Job:
All of the data below should be written out exactly.

Material:
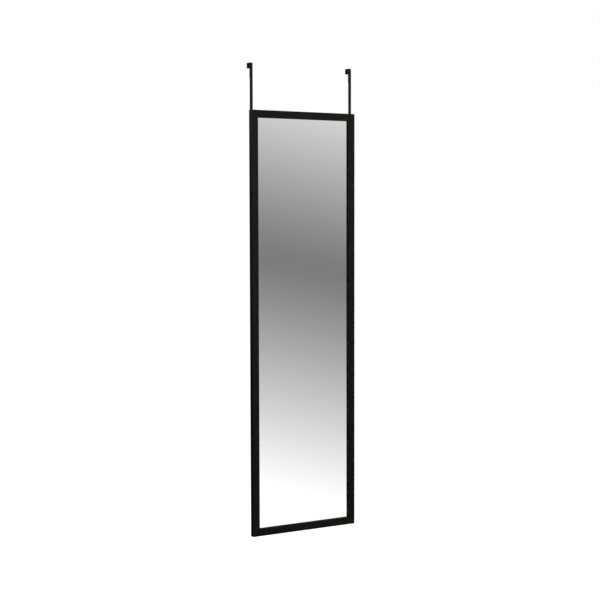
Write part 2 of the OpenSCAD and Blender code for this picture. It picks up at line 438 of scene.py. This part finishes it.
def stand_for(piece, node):
    """The piece stands in for the CAD node: it joins the node's body, and the node is hidden."""
    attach(piece, body_of(node))
    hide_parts(node)


def new_object(name, data):
    """An object in the scene that holds a mesh, a lamp or a camera."""
    made = bpy.data.objects.new(name, data)
    bpy.context.scene.collection.objects.link(made)
    return made


def new_piece(name, mesh, *finishes):
    """An object that shows a mesh with these materials."""
    piece = new_object(name, mesh)
    for finish in finishes:
        mesh.materials.append(finish)
    return piece


def mesh_from(shape, name, sharp=180):
    """Ends a bmesh and returns it as a mesh, crisp along edges sharper than so many degrees."""
    bmesh.ops.recalc_face_normals(shape, faces=shape.faces)
    for face in shape.faces:
        face.smooth = sharp > 0
    for edge in shape.edges:
        edge.smooth = edge.calc_face_angle(0) < math.radians(sharp)
    mesh = bpy.data.meshes.new(name)
    shape.to_mesh(mesh)
    shape.free()
    return mesh


def join_rings(shape, rings):
    """Builds the walls between rings of as many points each, and returns them."""
    walls = []
    for ring, following in zip(rings, rings[1:]):
        for i in range(len(ring)):
            j = (i + 1) % len(ring)
            walls.append(shape.faces.new((ring[i], ring[j], following[j], following[i])))
    return walls


def close_solid(shape, rings):
    """Builds a solid from rings: the walls between them and a flat face at either end."""
    join_rings(shape, rings)
    for ring in (rings[0], rings[-1]):
        shape.faces.new(ring)


WELD = 0.001 * MM            # points closer than this become one
FLAT = math.radians(0.4)     # faces that turn less than this from each other become one
SHARP = math.radians(35)     # edges sharper than this are rounded over


def soften(node, name, width, *finishes):
    """Shows a CAD node as a copy with its sharp edges rounded over, in the last of its finishes."""
    shape = bmesh.new()
    shape.from_mesh(frame["nodes"][node].data)
    bmesh.ops.remove_doubles(shape, verts=shape.verts, dist=WELD)
    bmesh.ops.dissolve_limit(shape, angle_limit=FLAT, verts=shape.verts, edges=shape.edges)
    for face in shape.faces:
        face.material_index = 0
    piece = new_piece(name, mesh_from(shape, name), *finishes)
    bevel = piece.modifiers.new("edges", "BEVEL")
    bevel.width = width
    bevel.segments = 2
    bevel.limit_method = "ANGLE"
    bevel.angle_limit = SHARP
    bevel.use_clamp_overlap = False
    bevel.harden_normals = True
    bevel.material = len(finishes) - 1
    stand_for(piece, node)


# ---------------------------------------------------------------- frame and backing

# How far the edges are rounded over
BAR_ROUNDING = 0.15 * MM
PANEL_ROUNDING = 0.3 * MM
POINT_ROUNDING = 0.08 * MM
WEDGE_ROUNDING = 0.06 * MM
STRAP_ROUNDING = 0.25 * MM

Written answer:
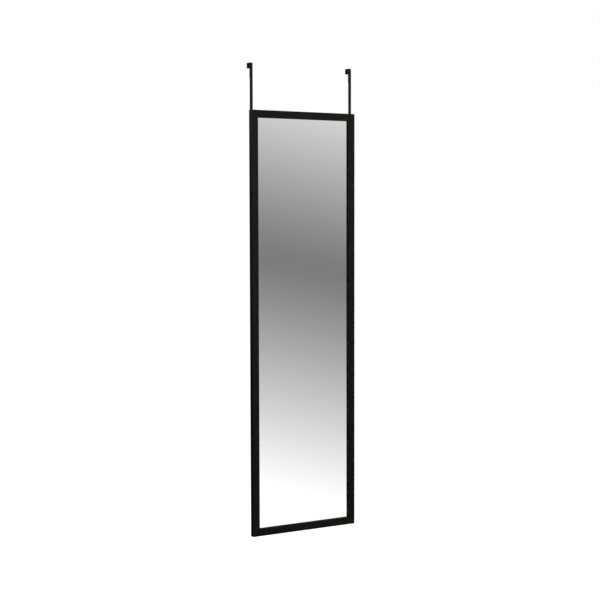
Write part 2 of the OpenSCAD and Blender code for this picture. It picks up at line 438 of scene.py. This part finishes it.
def stand_for(piece, node):
    """The piece stands in for the CAD node: it joins the node's body, and the node is hidden."""
    attach(piece, body_of(node))
    hide_parts(node)


def new_object(name, data):
    """An object in the scene that holds a mesh, a lamp or a camera."""
    made = bpy.data.objects.new(name, data)
    bpy.context.scene.collection.objects.link(made)
    return made


def new_piece(name, mesh, *finishes):
    """An object that shows a mesh with these materials."""
    piece = new_object(name, mesh)
    for finish in finishes:
        mesh.materials.append(finish)
    return piece


def mesh_from(shape, name, sharp=180):
    """Ends a bmesh and returns it as a mesh, crisp along edges sharper than so many degrees."""
    bmesh.ops.recalc_face_normals(shape, faces=shape.faces)
    for face in shape.faces:
        face.smooth = sharp > 0
    for edge in shape.edges:
        edge.smooth = edge.calc_face_angle(0) < math.radians(sharp)
    mesh = bpy.data.meshes.new(name)
    shape.to_mesh(mesh)
    shape.free()
    return mesh


def join_rings(shape, rings):
    """Builds the walls between rings of as many points each, and returns them."""
    walls = []
    for ring, following in zip(rings, rings[1:]):
        for i in range(len(ring)):
            j = (i + 1) % len(ring)
            walls.append(shape.faces.new((ring[i], ring[j], following[j], following[i])))
    return walls


def close_solid(shape, rings):
    """Builds a solid from rings: the walls between them and a flat face at either end."""
    join_rings(shape, rings)
    for ring in (rings[0], rings[-1]):
        shape.faces.new(ring)


WELD = 0.001 * MM            # points closer than this become one
FLAT = math.radians(0.4)     # faces that turn less than this from each other become one
SHARP = math.radians(35)     # edges sharper than this are rounded over


def soften(node, name, width, *finishes):
    """Shows a CAD node as a copy with its sharp edges rounded over, in the last of its finishes."""
    shape = bmesh.new()
    shape.from_mesh(frame["nodes"][node].data)
    bmesh.ops.remove_doubles(shape, verts=shape.verts, dist=WELD)
    bmesh.ops.dissolve_limit(shape, angle_limit=FLAT, verts=shape.verts, edges=shape.edges)
    for face in shape.faces:
        face.material_index = 0
    piece = new_piece(name, mesh_from(shape, name), *finishes)
    bevel = piece.modifiers.new("edges", "BEVEL")
    bevel.width = width
    bevel.segments = 2
    bevel.limit_method = "ANGLE"
    bevel.angle_limit = SHARP
    bevel.use_clamp_overlap = False
    bevel.harden_normals = True
    bevel.material = len(finishes) - 1
    stand_for(piece, node)


# ---------------------------------------------------------------- frame and backing

# How far the edges are rounded over
BAR_ROUNDING = 0.15 * MM
PANEL_ROUNDING = 0.3 * MM
POINT_ROUNDING = 0.08 * MM
WEDGE_ROUNDING = 0.06 * MM
STRAP_ROUNDING = 0.25 * MM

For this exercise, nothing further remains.